Histrionics of Oscar Winner
The drunken Martha unashamedly flirts with the young hunk whilst belittling her husband's meagre pay and other inadequacies. George, the verbose intellect goes on an offensive on character bashing of his wife and guests. We later (almost at the end) come to realise that George and Martha are a childless couple who concocted a elaborate story about a non existent son. This childlessness has brought them much frustration and resentment against each other. The marriage based on love and high expectations turned sour when George failed to climb the ladder of promotion in the university much to the disappointment of his father in law, the College President. The constant whining of a frustrated Martha probably turned George into the grumpy old man that he is.
Nick, also had many burdens to clear off his chest as the night progressed and as many more drinks were downed. He got in a marriage with a plain girl just because her father was a heavyweight in the university and that he thought she was pregnant. The pregnancy, however, turned out to be a hysterical pregnancy that disappeared after the wedding. There is more to that than being a case of a disappearing baby. In a drunken delirium, Honey may have blurted out of undergoing a termination due to her morbid fear of having babies.
The arguments proceeds to a dance hall, to the garden, to their bedroom and finally back to the living room where it all started. The guests leave when the whole truth about the non-existence of the blue eyed (sometimes green) son comes out in the open.

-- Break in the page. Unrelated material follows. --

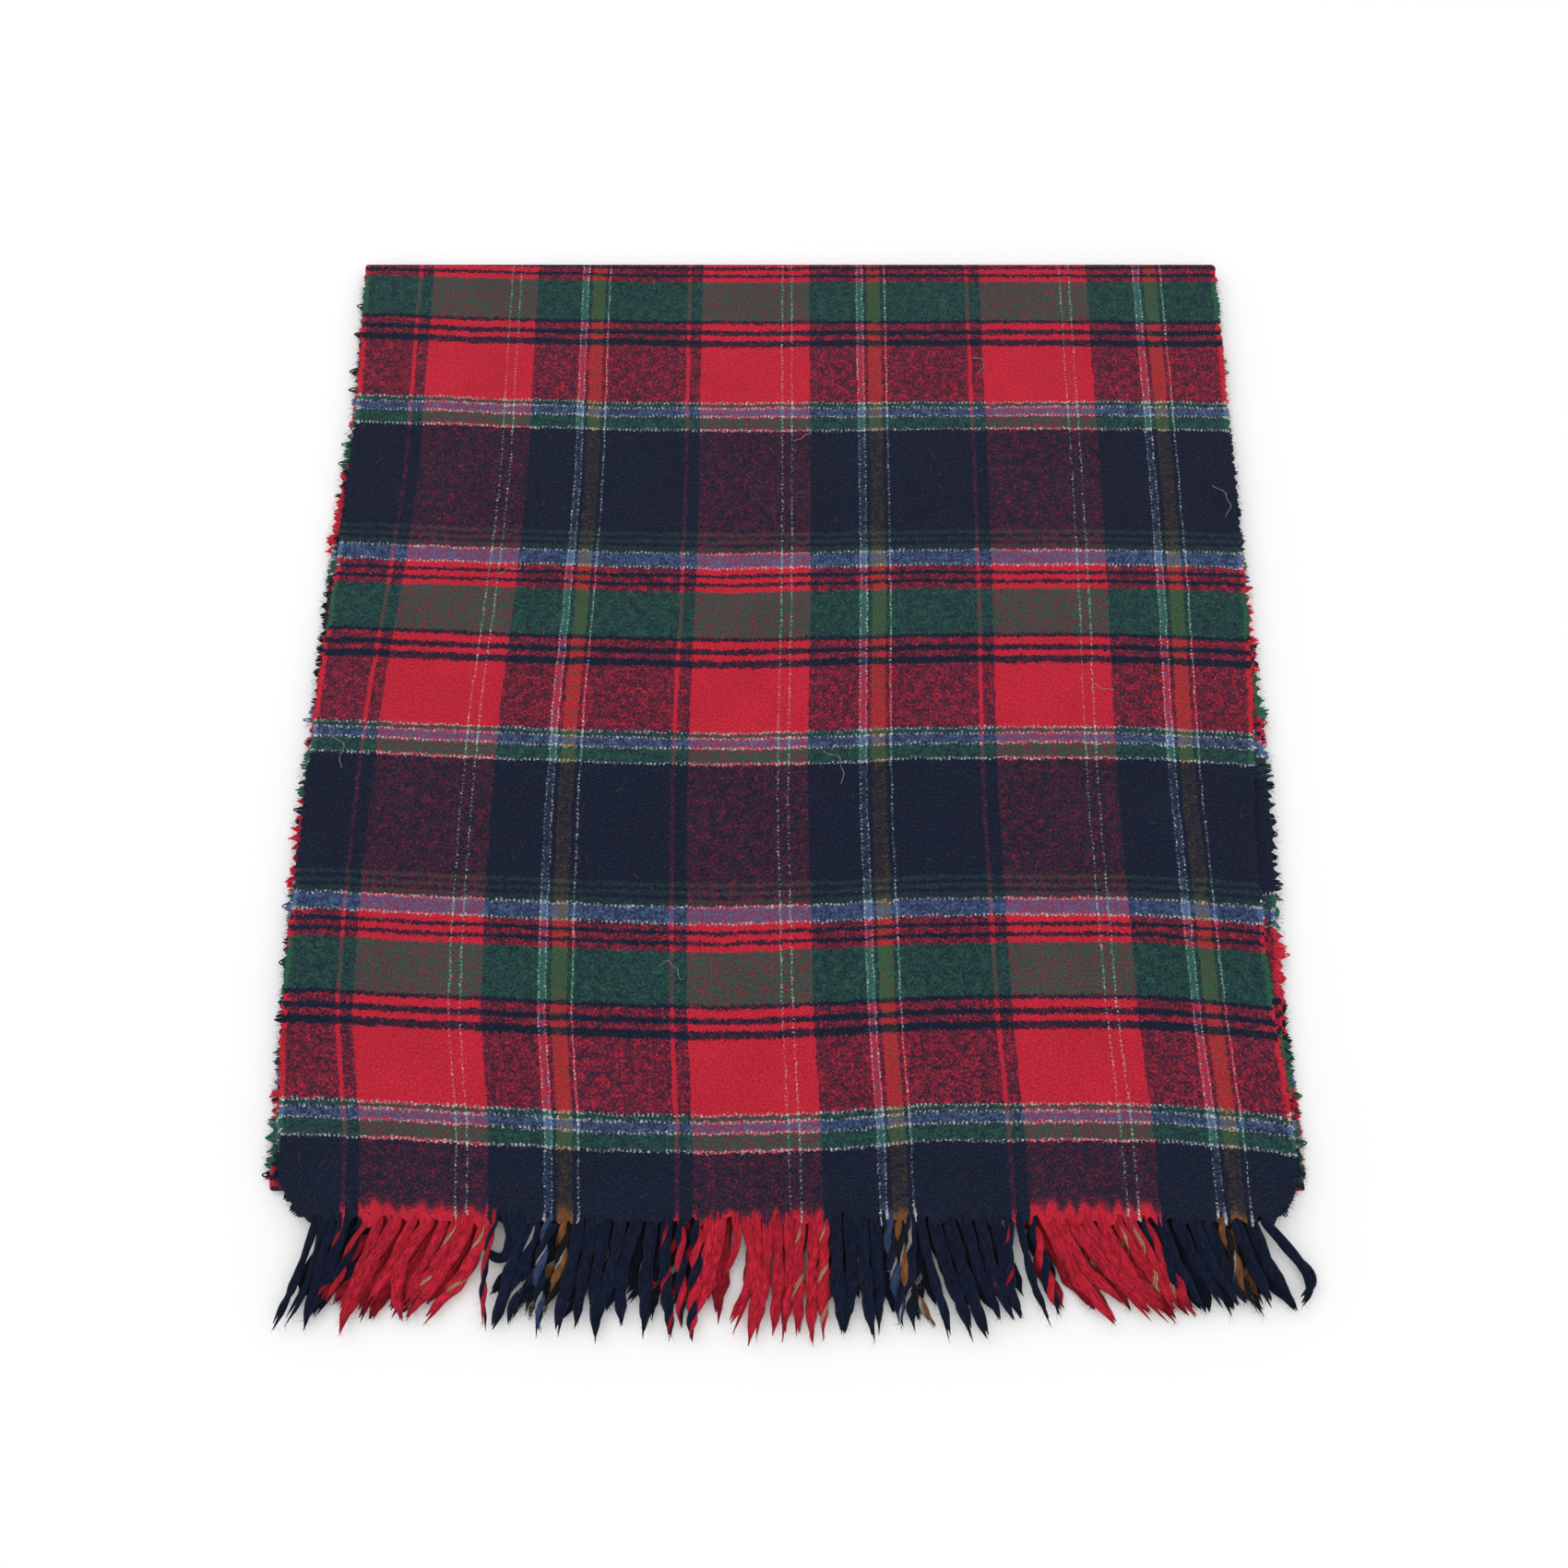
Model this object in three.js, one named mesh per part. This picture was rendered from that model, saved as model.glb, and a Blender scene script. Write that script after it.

This is an excellent film which brought out the best in the acting skills of all 4 main characters of the show. 2 of them (Taylor and Dennis) went on to win the Oscars. Burton, the experienced stage actor who gave such a sterling performance with succinct dialogues and word play failed at Oscars as he finally did 7 times in his lifetime. Talking about dialogue, these days, they do not make movies with such moving script and interesting cheeky play with the English language anymore.